Winifred Mak, MD, PhD, associate professor in the Department of Obstetrics and Gynecology at The University of Texas Health Science Center at San Antonio, has received the Stephen I. Katz Early Stage Investigator Research Project Grant from the National Institutes of Health’s National Institute of Child Health and Human Development. The 5-year, $3.4 million grant will support her research on the role of sperm in recurrent pregnancy loss.

Headshot of Dr. Winifred Man in a white coat.
Winifred Mak, MD, PhD, associate professor in the Department of Obstetrics and Gynecology.

Mak is a reproductive endocrinologist and fertility specialist with UT Health Physicians. Working with patients who have experienced recurrent pregnancy loss (RPL) led her to pursue this important research.

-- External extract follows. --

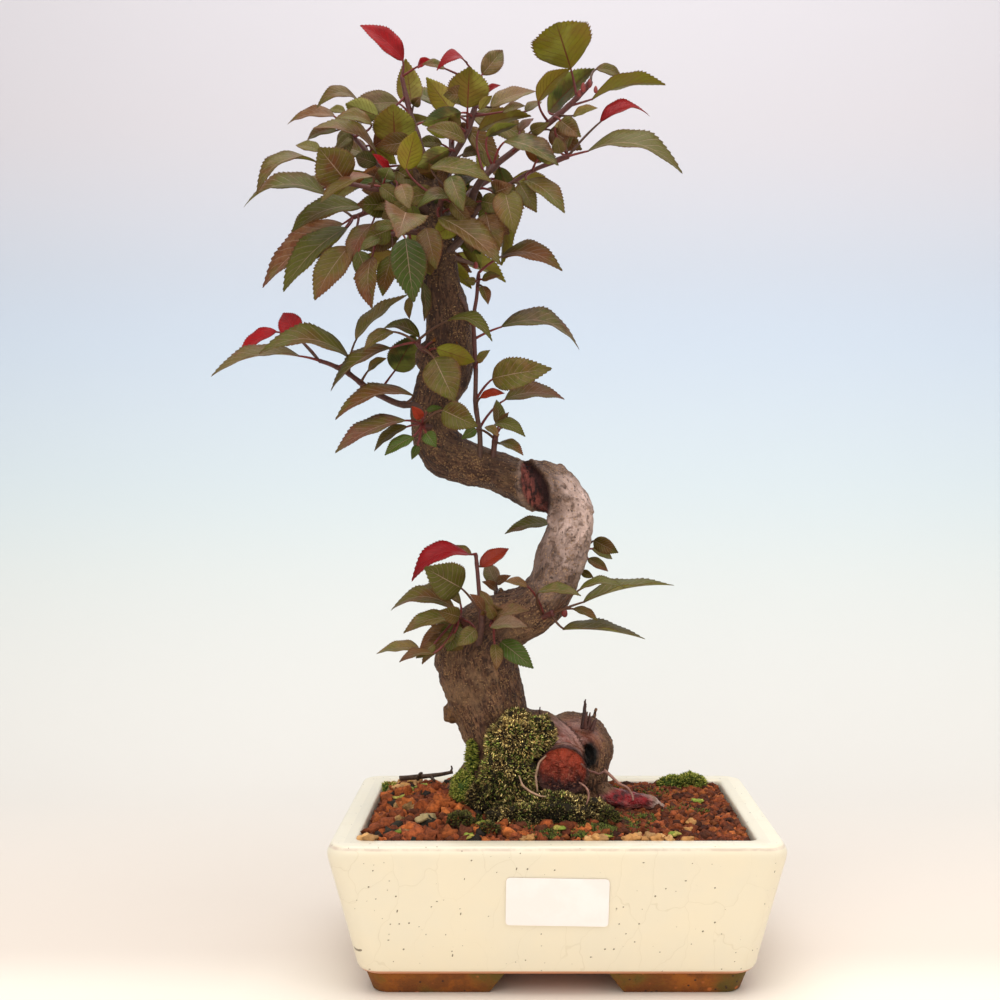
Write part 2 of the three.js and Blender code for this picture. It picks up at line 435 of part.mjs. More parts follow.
// A leafy stem gives its points and the radii along it, then its leaves. A leaf gives where on the
// stem its stalk leaves, 0 at the root and 1 at the tip, then base x z, tip x z, the depths of base
// and tip, the width seen, negative where the underside shows, and the height of its arch.
const SHOOTS = {
  crown_top_left: {
    stem: [[-58, 2, 362], [-64, 5, 385], [-70, 8, 405], [-74, 8, 422]],
    radii: [2.6, 2, 1.6, 1.2],
    leaves: [
      [1, -73, 429, -94, 446, 8, 0, 10, 3], [0.75, -69, 408, -72, 430, 16, 22, -13, 2],
      [1, -66, 426, -59, 429, 4, -4, 4, 1], [0.8, -85, 402, -101, 408, 2, -6, -12, 2],
      [0.45, -77, 388, -78, 408, -2, -10, -21, 2],
      [0.3, -80, 375, -88, 384, 0, -4, 4, 1],
    ],
  },
  crown_top_right: {
    stem: [[-57, -1, 358], [-50, -4, 380], [-42, -6, 395], [-37, -4, 412], [-36, -2, 420]],
    radii: [2.6, 2, 1.7, 1.4, 1.1],
    leaves: [
      [0.9, -53, 425, -64, 427, -2, -8, 4, 1.5], [1, -42, 427, -57, 424, -10, -18, 5, 6],
      [0.55, -50, 405, -62, 421, 6, 12, -12, 2], [0.5, -42, 406, -41, 426, -14, -22, -20, 1],
      [1, -35, 422, -25, 434, 4, 12, 10, 1],
      [0.4, -43, 390, -62, 396, -14, -24, 8, 3], [0.7, -31, 406, -9, 414, 4, 10, 7, 2],
      [0.75, -36, 405, -30, 412, -14, -20, -4, 1], [0.6, -25, 404, -14, 407, -12, -18, 4, 1],
      [0.62, -14, 404, -6, 409, 14, 20, 4, 1],
    ],
  },
  crown_left_upper: {
    stem: [[-59, 2, 357], [-75, 8, 368], [-88, 14, 382], [-97, 18, 392], [-104, 20, 398]],
    radii: [2.4, 2, 1.6, 1.3, 1.1],
    leaves: [
      [0.85, -95, 410, -115, 406, 14, 8, 6, 6],
      [0.75, -88, 398, -106, 401, 6, -4, 6, 3], [1, -106, 402, -129, 398, 22, 28, 5, 3],
      [0.5, -86, 384, -117, 396, 4, -8, 6, 6], [0.95, -105, 395, -120, 389, 28, 36, 5, 3],
      [0.8, -98, 393, -106, 386, 10, 4, 6, 1],
    ],
  },
  crown_left_mid: {
    stem: [[-57, -2, 354], [-74, -10, 364], [-92, -16, 368], [-106, -18, 371]],
    radii: [2.4, 1.9, 1.5, 1.2],
    leaves: [
      [1, -113, 385, -125, 388, -12, -6, 5, 1], [1, -115, 380, -144, 364, -24, -36, 6, 8],
      [0.85, -101, 371, -114, 387, -30, -40, 20, 1], [1, -110, 364, -150, 358, -14, -6, 7, 8],
      [1, -111, 367, -121, 373, -8, -2, 4, 1], [0.6, -88, 373, -113, 360, -28, -38, 6, 3],
      [0.4, -77, 371, -97, 366, 2, 8, 5, 2], [0.35, -74, 369, -70, 357, -24, -32, 9, 1],
    ],
  },
  crown_left_low: {
    stem: [[-55, 1, 344], [-70, 6, 352], [-86, 12, 356], [-98, 16, 353]],
    radii: [2.4, 1.9, 1.5, 1.2],
    leaves: [
      [0.85, -93, 358, -127, 346, 6, -2, 10, 5], [1, -110, 358, -127, 346, 26, 34, 6, 2],
      [1, -102, 350, -141, 319, 18, 26, 12, 4], [1, -100, 348, -131, 317, 8, 2, 12, 4],
      [0.9, -99, 339, -116, 313, -6, -14, 14, 3], [1, -106, 342, -115, 333, 28, 32, 5, 1],
      [0.7, -88, 350, -99, 330, -2, -10, 9, 3],
    ],
  },
  crown_hanging: {
    stem: [[-55, -3, 340], [-66, -12, 346], [-78, -16, 345], [-87, -16, 341]],
    radii: [2.2, 1.8, 1.4, 1.1],
    leaves: [
      [0.95, -84, 343, -94, 337, -24, -30, 5, 1], [1, -95, 337, -88, 320, -16, -14, 10, 2],
      [1, -88, 334, -88, 309, -24, -32, 10, 3], [0.7, -78, 335, -83, 315, -20, -18, 9, 2],
      [0.6, -72, 343, -68, 312, -28, -36, 17, 3], [0.35, -62, 348, -57, 328, -24, -32, 12, 2],
      [0.5, -72, 355, -76, 343, -24, -54, 20, 4], [0.6, -77, 357, -90, 357, -6, -4, 4, 1],
      [0.3, -64, 322, -63, 303, -18, -17, 5, 1], [0.45, -69, 315, -70, 304, -12, -10, 4, 1],
    ],
  },
  crown_front: {
    stem: [[-56, -2, 350], [-55, -14, 360], [-52, -20, 368]],
    radii: [2, 1.6, 1.2],
    leaves: [
      [0.7, -49, 359, -67, 357, -26, -36, 6, 7], [0.4, -56, 353, -26, 330, -22, -34, 12, 3],
      [1, -50, 373, -44, 356, -28, -36, 10, 2], [1, -60, 377, -30, 370, -18, -20, 8, 3],
      [0.6, -72, 376, -67, 395, -18, -24, -12, 1],
    ],
  },
  shoot_right_main: {
    stem: [
      [-54, -1, 336], [-46, -2, 342], [-42, -4, 353], [-38, -6, 367], [-30, -6, 377], [-20, -4, 385],
      [-10, -2, 393], [0, 0, 401], [10, 2, 410], [18, 3, 419],
    ],
    radii: [3, 2.8, 2.5, 2.2, 2, 1.9, 1.8, 1.7, 1.6, 2],
    leaves: [
      [0.9, 8, 425, 1, 447, 2, -32, -29, 2], [0.75, -8, 409, 8, 425, -10, -18, -8, 3],
      [0.8, -3, 404, 20, 425, 12, 20, -12, 2], [1, 20, 425, 33, 420, 8, 14, 5, 2],
      [0.85, 18, 410, 54, 417, 6, 16, -7, 4], [0.8, 9, 402, 21, 406, -8, -14, 4, 1],
      [0.78, 3, 400, 13, 392, -16, -24, 9, 1], [0.45, -24, 390, 2, 378, -16, -28, 9, 3],
      [0.4, -37, 395, -11, 402, 8, 12, -8, 3], [0.6, -17, 394, -10, 401, 6, 12, 4, 1],
      [0.45, -33, 392, -18, 398, -12, -16, -5, 1],
    ],
  },
  shoot_right_low: {
    stem: [
      [-54, -4, 334], [-43, -9, 345], [-38, -10, 356], [-30, -12, 363], [-20, -12, 370],
      [-10, -10, 376], [2, -8, 381], [7, -8, 383],
    ],
    radii: [2, 1.8, 1.6, 1.4, 1.3, 1.2, 1.8, 1.6],
    leaves: [
      [0.95, 16, 385, 62, 374, -10, -16, 9, 9], [1, 22, 399, 46, 402, -2, 6, 5, 6],
      [0.7, -14, 371, 5, 355, -20, -30, 9, 3],
      [0.55, -24, 366, -19, 345, -20, -28, 14, 3], [0.35, -33, 355, -28, 333, -18, -26, 14, 3],
    ],
  },
  shoot_upright: {
    stem: [
      [-36, -2, 234], [-36, -7, 248], [-38, -9, 263], [-38, -9, 280], [-39, -9, 303],
      [-37.5, -9, 315], [-36.5, -9, 327],
    ],
    radii: [1.8, 1.5, 1.4, 1.3, 1.2, 1.1, 1],
    leaves: [
      [1, -26, 334, 4, 327, -10, -18, 9, 6],
      [0.6, -26, 300, 12, 289, -6, 4, 8, 9], [0.35, -30, 275, -1, 280, -16, -30, 15, 5],
      [0.2, -24, 265, 5, 265, 2, 10, 8, 4],
      [0.3, -36, 266, -24, 268, -17, -22, 4, 1],
    ],
  },
  spur_right: {
    stem: [[-30, 0, 232], [-29, -4, 243], [-28, -6, 249]],
    radii: [2, 1.7, 1.5],
    leaves: [
      [1, -27, 252, -28, 265, -2, 2, 6, 1],
      [1, -29, 253, -14, 247, -14, -22, 6, 3], [0.6, -27, 244, -15, 238, -13, -22, 5, 2],
    ],
  },
  cluster_left: {
    stem: [[-54, -2, 284], [-63, -8, 289], [-67, -10, 293]],
    radii: [2, 1.6, 1.3],
    leaves: [
      [1, -52, 303, -30, 293, -18, -23, 6, 6], [1, -79, 290, -108, 269, -14, -10, 6, 4],
      [1, -78, 298, -92, 289, -14, -22, 6, 2], [0.8, -65, 295, -85, 297, -2, 8, 5, 5],
      [0.6, -58, 285, -48, 264, -18, -25, 18, 2],
    ],
  },
  branch_left: {
    stem: [
      [-60, -2, 256], [-66, -4, 262], [-75, -4, 263], [-84, -3, 267], [-92, -2, 272],
      [-100, 0, 278], [-108, 2, 282], [-114, 3, 284],
    ],
    radii: [2.6, 2.2, 2, 1.8, 1.7, 1.5, 1.4, 1.2],
    leaves: [
      [0.25, -68, 267, -106, 255, -12, -24, 7, 6], [1, -123, 286, -166, 276, 2, -8, 6, 5],
      [0.8, -99, 285, -143, 287, -9, -20, 10, 9], [1, -134, 298, -153, 286, 14, 20, 6, 2],
      [1, -124, 295, -131, 307, 6, 12, 12, 1], [0.7, -96, 294, -70, 316, 12, 20, 6, 2],
      [0.45, -77, 279, -67, 297, 14, 22, -15, 2], [0.6, -90, 279, -81, 285, -8, -14, 4, 1],
    ],
  },
  spur_front: {
    stem: [[-60, -4, 252], [-63, -12, 252], [-64, -15, 253]],
    radii: [2, 1.7, 1.5],
    leaves: [
      [0.8, -54, 260, -37, 252, -20, -29, 13, 2],
      [1, -72, 255, -106, 239, -22, -32, 8, 3],
      [1, -71, 252, -87, 240, -10, -8, 5, 2], [1, -68, 247, -82, 238, -25, -32, 6, 1],
    ],
  },
  shoot_low_red: {
    stem: [
      [-38, -6, 134], [-37, -16, 146], [-35, -22, 158], [-36, -23, 168], [-37, -22, 180], [-38, -22, 191],
    ],
    radii: [2.6, 2.4, 2, 1.3, 1.2, 1.1],
    leaves: [
      [1, -41, 190, -69, 177, -26, -34, 9, 8], [0.45, -45, 174, -63, 184, -28, -42, 18, 2],
      [1, -40, 190, -52, 193, -16, -12, 4, 1], [0.9, -36, 184, -22, 193, -18, -12, 7, 1],
    ],
  },
  cluster_low_left: {
    stem: [[-38, -6, 150], [-44, -18, 158], [-47, -22, 160]],
    radii: [2, 1.8, 1.6],
    leaves: [
      [0.8, -45, 166, -68, 172, -18, -12, 6, 5], [1, -48, 164, -79, 163, -24, -20, 8, 7],
      [1, -49, 159, -73, 152, -32, -40, 7, 3], [1, -46, 160, -56, 163, -34, -46, 8, 1],
      [1, -49, 155, -65, 145, -24, -24, 7, 2], [1, -48, 152, -64, 137, -31, -38, 7, 2],
      [1, -58, 147, -67, 140, -40, -46, 6, 1], [1, -65, 144, -86, 142, -14, -8, 5, 2],
      [1, -58, 142, -75, 138, -42, -50, 4, 2], [0.6, -38, 154, -47, 146, -28, -35, 8, 1],
    ],
  },
  cluster_low_right: {
    stem: [[-30, -4, 152], [-30, -16, 157], [-29, -20, 158]],
    radii: [2, 1.8, 1.6],
    leaves: [
      [1, -30, 159, -12, 163, -24, -30, 6, 2], [1, -31, 155, -13, 155, -28, -36, 6, 2],
      [1, -34, 163, -41, 171, -30, -35, 4, 1],
      [1, -30, 164, -36, 173, -18, -16, 5, 1], [1, -26, 148, -10, 135, -26, -35, 10, 2],
      [1, -29, 147, -28, 134, -30, -37, 6, 1],
    ],
  },
  twigs_low_top: {
    stem: [[-26, 2, 158], [-28, 3, 168], [-28, 4, 174]],
    radii: [1.8, 1.5, 1.2],
    leaves: [
      [1, -28, 176, -33, 186, 4, 8, 8, 1],
    ],
  },
  cluster_right_lower: {
    stem: [[-8, -4, 160], [-6, -13, 160], [0, -18, 162]],
    radii: [2, 1.8, 1.6],
    leaves: [
      [1, 14, 167, 58, 175, -17, -10, 4, 3], [1, 12, 173, 34, 174, -24, -27, 4, 3],
      [1, 9, 164, 21, 158, -24, -30, 4, 1], [0.9, 4, 154, 44, 149, -20, -16, 4, 2],
      [0.6, -13, 175, -24, 177, -19, -24, 4, 1], [0.6, -8, 172, 13, 170, -28, -33, 5, 2],
    ],
  },
  cluster_behind_bend: {
    stem: [[8, 3, 196], [13, 12, 194], [15, 16, 192]],
    radii: [2, 1.7, 1.5],
    leaves: [
      [1, 19, 197, 31, 191, 14, 10, 8, 2], [1, 18, 193, 28, 188, 21, 26, 5, 1],
      [1, 16, 188, 26, 182, 14, 12, 5, 1],
      [1, -2, 205, -24, 200, 18, 20, 6, 2],
    ],
  },
};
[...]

“About 5% of couples have recurrent miscarriage, defined as having two or more miscarriages,” Mak explained. “But we don’t have answers for 50% of those couples. Investigating new causes for RPL is crucial to help couples to identify a cause and, therefore, possible therapeutic options.”

Mak’s research will also address a major gap in the understanding of recurrent miscarriage by focusing on the largely understudied role of sperm as a potential cause.

“When we do a workup of a couple, most of it focuses on the woman. Clinically, we don’t do much with the male partner,” Mak explained.

Other than a blood test to check for abnormal chromosomes, there are no routine diagnostic tests for men in couples experiencing recurrent miscarriage, she said.

However, there are potential known defects of sperm that are associated with recurrent miscarriage, particularly something known as sperm DNA fragmentation, or broken DNA strands within the sperm, Mak said.

Mak’s research seeks to further connect the dots between this association and delve deeper into understanding how sperm DNA fragmentation causes miscarriage.

“My work will drill down where in the genome these DNA breaks are occurring, and, what I think is most novel about the project, we’re going to sequence the whole genomes of miscarriages, as well as mom and dad.”

In addition to investigating the integrity of the sperm’s genome, other aims in Mak’s project will analyze the sperm’s epigenetics, examining sperm DNA methylation and sperm histones. Epigenetics factors control gene expression by mechanisms that do not change the sequence of the DNA, Mak explained.

By including this comprehensive molecular analysis of sperm genome and epigenome, the project will shift the present clinical diagnostic paradigm for RPL couples from a mainly female-centric approach to a more balanced approach, she said.

“Women have a lot of guilt with recurrent miscarriage; they put a lot on themselves,” Mak said, noting the emotional toll of recurrent pregnancy loss. “But if we have objective evidence, if we know what in the sperm is potentially causing RPL, we can find treatments and be more proactive.”